The report is the product of the advisory panel’s consultation with local businesses, which began last November.

“One of the most consistent messages that I think vendors brought was really the question of whether government could be doing more with procurement to support local businesses,” said Leslie Anderson, the panel’s chair.

A number of the recommendations are aimed at making the procurement process easier for Yukon companies.

For instance, the panel suggests that the government pilot a “short-form request for proposals format,” and minimize the number of mandatory requirements. That might include easing off on insurance requirements for certain contracts, Anderson said.

“Essentially, those kinds of things are often tied up in making the documents simpler and more straightforward for people to work with and respond to,” she said.

The panel also recommends improving communication between the government and local businesses, and possibly training vendors to improve their chances of winning contracts.

Paul Gruner, a board member of the Yukon First Nations Chamber of Commerce, said some of the recommendations would be easy to implement and would make a big difference for local companies.

He pointed to one suggestion, which calls on the government to “provide early notice of anticipated projects and earlier tendering of construction projects where possible.”

Gruner said few construction tenders have come out so far this year. That’s a problem, because late contracts often aren’t awarded until partway through the construction season. That can put a lot of pressure on local contractors.

“We need to have much more time in terms of the tendering process outside the construction season,” he said. “That is 110 per cent within the control of the current administration and bureaucracy.”

Peter Turner, president of the Yukon Chamber of Commerce, said the recommendation to make sure government staff have the proper training is “quite frankly critical.”

He said the government needs a more consistent training process and possibly a certification process for people dealing with requests for proposals.

Turner said the report has some good suggestions, but questioned how they will be executed. “The real proof is in the pudding, as it were.”

For the time being, the government has made no commitment to implement the panel’s recommendations. It plans to meet with the various chambers of commerce this month to discuss the report, and to make a presentation at the Association of Yukon Communities annual general meeting.

“Right now, it’s all about figuring out what all is in the report,” said Erin Loxam, a spokesperson for Highways and Public Works, the department that manages procurement.

But the report doesn’t seem to address a couple of key commitments Premier Darrell Pasloski made during a Yukon Chamber of Commerce luncheon last month, when he promised to improve Yukon’s procurement process.

“For starters, to be listed as a Yukon company, you will actually have to be a Yukon company,” he said at the time.

According to Yukon’s supplier directory, Yukon businesses must employ Yukon residents, own property in the Yukon, operate an office year-round in the Yukon and be owned 50 per cent or more by Yukon residents.

But the panel advisory report doesn’t make any suggestions about how the definition of a Yukon business should be changed. “We didn’t actually look at that at all, I guess because vendors didn’t directly raise it,” Anderson said.

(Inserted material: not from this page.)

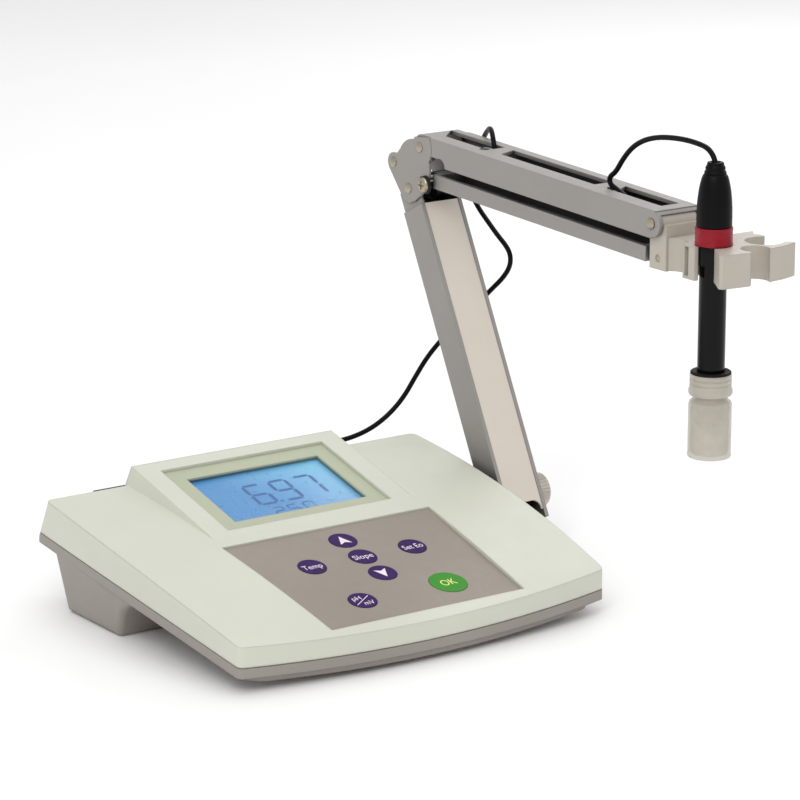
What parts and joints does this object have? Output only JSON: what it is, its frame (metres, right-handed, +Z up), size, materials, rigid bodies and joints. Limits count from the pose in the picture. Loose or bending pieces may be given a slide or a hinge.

Pasloski also promised to replace the bid challenge committee, which reviews complaints from businesses about the tender process, “with something that actually works.”

Anderson said a number of local vendors did complain about the bid challenge process. “People didn’t feel certain that their complaint would be heard,” she explained.

She also said the bid challenge committee can’t stop a contract or change who a contract is awarded to, which limits its ability to resolve disputes.

The advisory panel’s report does recommend improving timelines and training for the bid challenge committee.

But Anderson said the Yukon government can’t actually overhaul the bid challenge committee on its own, because the process is governed by the Agreement on Internal Trade, which regulates trade across the country. That agreement is currently being renegotiated.

It remains unclear, therefore, how Yukon’s procurement process will change before this year’s territorial election.

“The panel’s work is in framing the issues that we heard from vendors and offering to government some suggestions for how to tackle those,” Anderson said. “How government chooses to move on that is up to the government.”